#### [What is being asked]
Reproduce exactly the opening lines of the listing, stopping after the line that contains "the cradle's trough." and including it.

#### [Data block]

- - - -

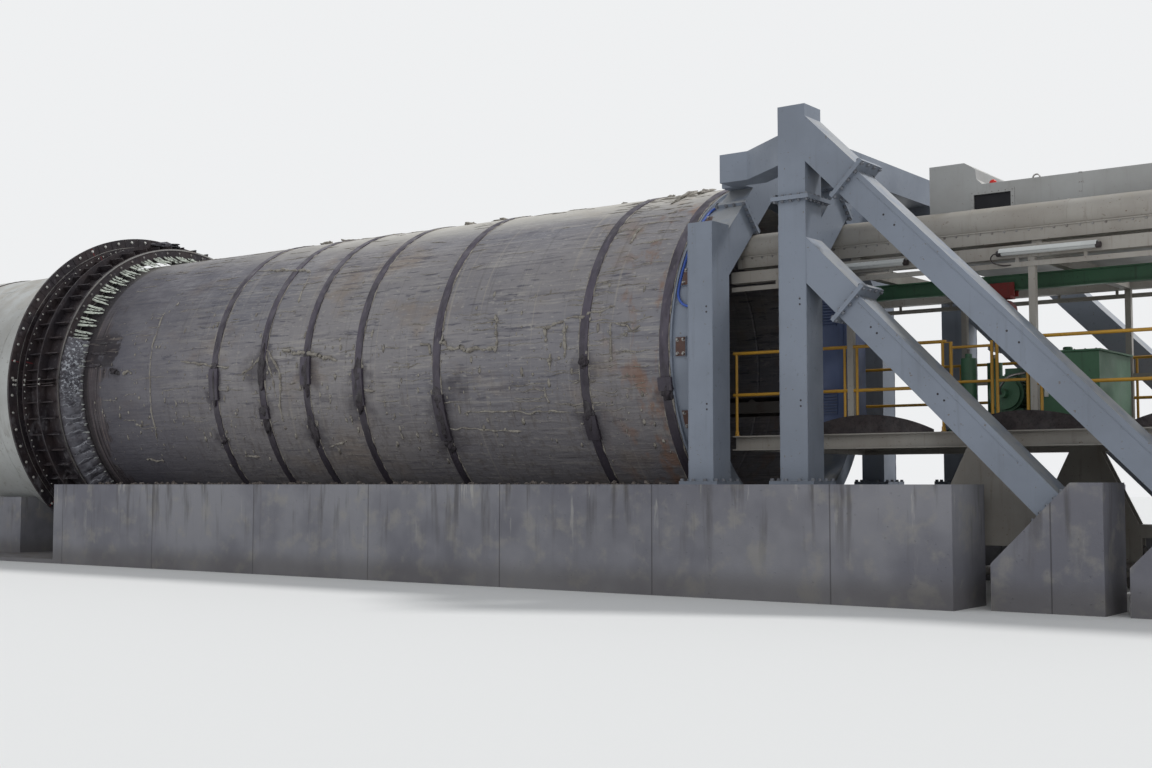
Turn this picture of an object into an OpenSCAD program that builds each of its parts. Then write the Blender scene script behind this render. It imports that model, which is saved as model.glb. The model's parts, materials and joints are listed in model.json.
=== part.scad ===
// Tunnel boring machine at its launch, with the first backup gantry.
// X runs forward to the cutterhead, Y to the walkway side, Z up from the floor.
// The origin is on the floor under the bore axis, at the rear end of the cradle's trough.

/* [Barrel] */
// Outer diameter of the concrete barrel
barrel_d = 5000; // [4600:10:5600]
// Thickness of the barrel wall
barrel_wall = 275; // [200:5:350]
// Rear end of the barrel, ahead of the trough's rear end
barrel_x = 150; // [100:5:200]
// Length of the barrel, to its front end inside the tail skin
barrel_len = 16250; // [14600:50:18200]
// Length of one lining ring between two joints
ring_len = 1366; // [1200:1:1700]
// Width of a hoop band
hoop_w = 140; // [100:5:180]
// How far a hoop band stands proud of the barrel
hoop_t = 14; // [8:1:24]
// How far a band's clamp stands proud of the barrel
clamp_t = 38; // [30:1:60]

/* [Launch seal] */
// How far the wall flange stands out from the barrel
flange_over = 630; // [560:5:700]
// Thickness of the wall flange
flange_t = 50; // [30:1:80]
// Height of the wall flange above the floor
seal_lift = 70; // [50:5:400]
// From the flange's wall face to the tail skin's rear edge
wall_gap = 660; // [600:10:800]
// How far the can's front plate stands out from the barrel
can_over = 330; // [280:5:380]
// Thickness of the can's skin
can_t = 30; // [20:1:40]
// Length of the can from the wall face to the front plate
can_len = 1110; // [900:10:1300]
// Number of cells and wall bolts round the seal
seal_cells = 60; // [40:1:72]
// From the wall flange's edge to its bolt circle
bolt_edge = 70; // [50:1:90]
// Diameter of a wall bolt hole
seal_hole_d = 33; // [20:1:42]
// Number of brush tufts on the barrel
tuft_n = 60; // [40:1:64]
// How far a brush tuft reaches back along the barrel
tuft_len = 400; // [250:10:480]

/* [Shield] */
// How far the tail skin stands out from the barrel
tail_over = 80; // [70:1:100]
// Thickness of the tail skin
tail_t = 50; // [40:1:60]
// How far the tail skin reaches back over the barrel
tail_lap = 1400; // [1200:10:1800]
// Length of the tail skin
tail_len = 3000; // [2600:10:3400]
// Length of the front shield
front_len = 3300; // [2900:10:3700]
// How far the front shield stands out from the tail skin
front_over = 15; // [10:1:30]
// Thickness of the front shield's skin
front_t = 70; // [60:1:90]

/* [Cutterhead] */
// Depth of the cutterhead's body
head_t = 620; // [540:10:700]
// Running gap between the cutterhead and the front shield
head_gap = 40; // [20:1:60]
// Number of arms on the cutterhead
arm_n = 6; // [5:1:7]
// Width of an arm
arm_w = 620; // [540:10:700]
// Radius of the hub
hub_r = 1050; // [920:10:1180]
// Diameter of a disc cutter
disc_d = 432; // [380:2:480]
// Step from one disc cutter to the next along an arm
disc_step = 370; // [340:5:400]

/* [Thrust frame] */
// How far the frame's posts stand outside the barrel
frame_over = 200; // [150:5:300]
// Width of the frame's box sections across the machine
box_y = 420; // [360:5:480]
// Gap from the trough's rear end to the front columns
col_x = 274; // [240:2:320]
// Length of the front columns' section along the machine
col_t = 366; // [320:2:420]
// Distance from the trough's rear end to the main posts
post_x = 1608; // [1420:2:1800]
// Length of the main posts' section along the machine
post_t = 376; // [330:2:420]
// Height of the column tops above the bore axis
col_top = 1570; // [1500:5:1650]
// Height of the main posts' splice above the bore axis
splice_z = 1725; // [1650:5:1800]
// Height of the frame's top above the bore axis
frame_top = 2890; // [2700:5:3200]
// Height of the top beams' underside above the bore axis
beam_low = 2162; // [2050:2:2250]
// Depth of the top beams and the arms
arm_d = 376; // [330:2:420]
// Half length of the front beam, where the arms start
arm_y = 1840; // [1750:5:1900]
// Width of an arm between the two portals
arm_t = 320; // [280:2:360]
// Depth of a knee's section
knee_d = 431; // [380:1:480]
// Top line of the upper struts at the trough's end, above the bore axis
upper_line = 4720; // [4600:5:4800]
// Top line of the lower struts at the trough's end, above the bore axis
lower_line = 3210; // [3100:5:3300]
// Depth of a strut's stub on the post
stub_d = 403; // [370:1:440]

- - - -

#### [Full output]
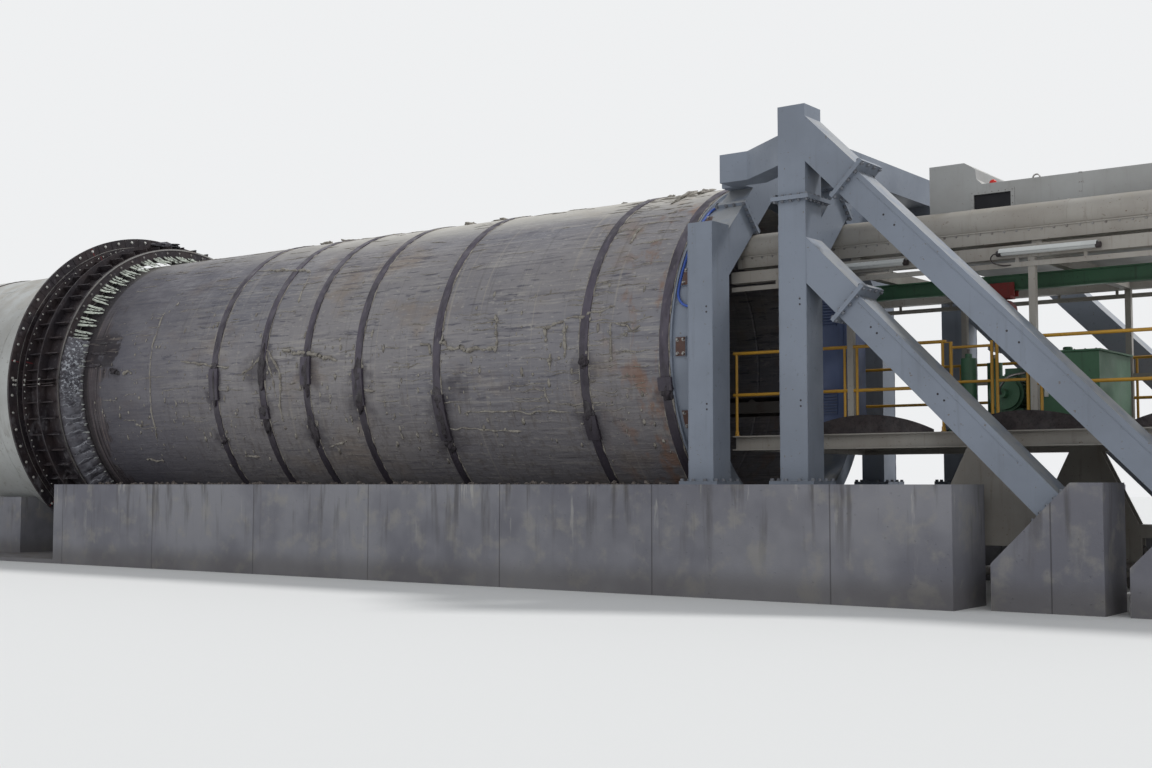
Turn this picture of an object into an OpenSCAD program that builds each of its parts. Then write the Blender scene script behind this render. It imports that model, which is saved as model.glb. The model's parts, materials and joints are listed in model.json.
=== part.scad ===
// Tunnel boring machine at its launch, with the first backup gantry.
// X runs forward to the cutterhead, Y to the walkway side, Z up from the floor.
// The origin is on the floor under the bore axis, at the rear end of the cradle's trough.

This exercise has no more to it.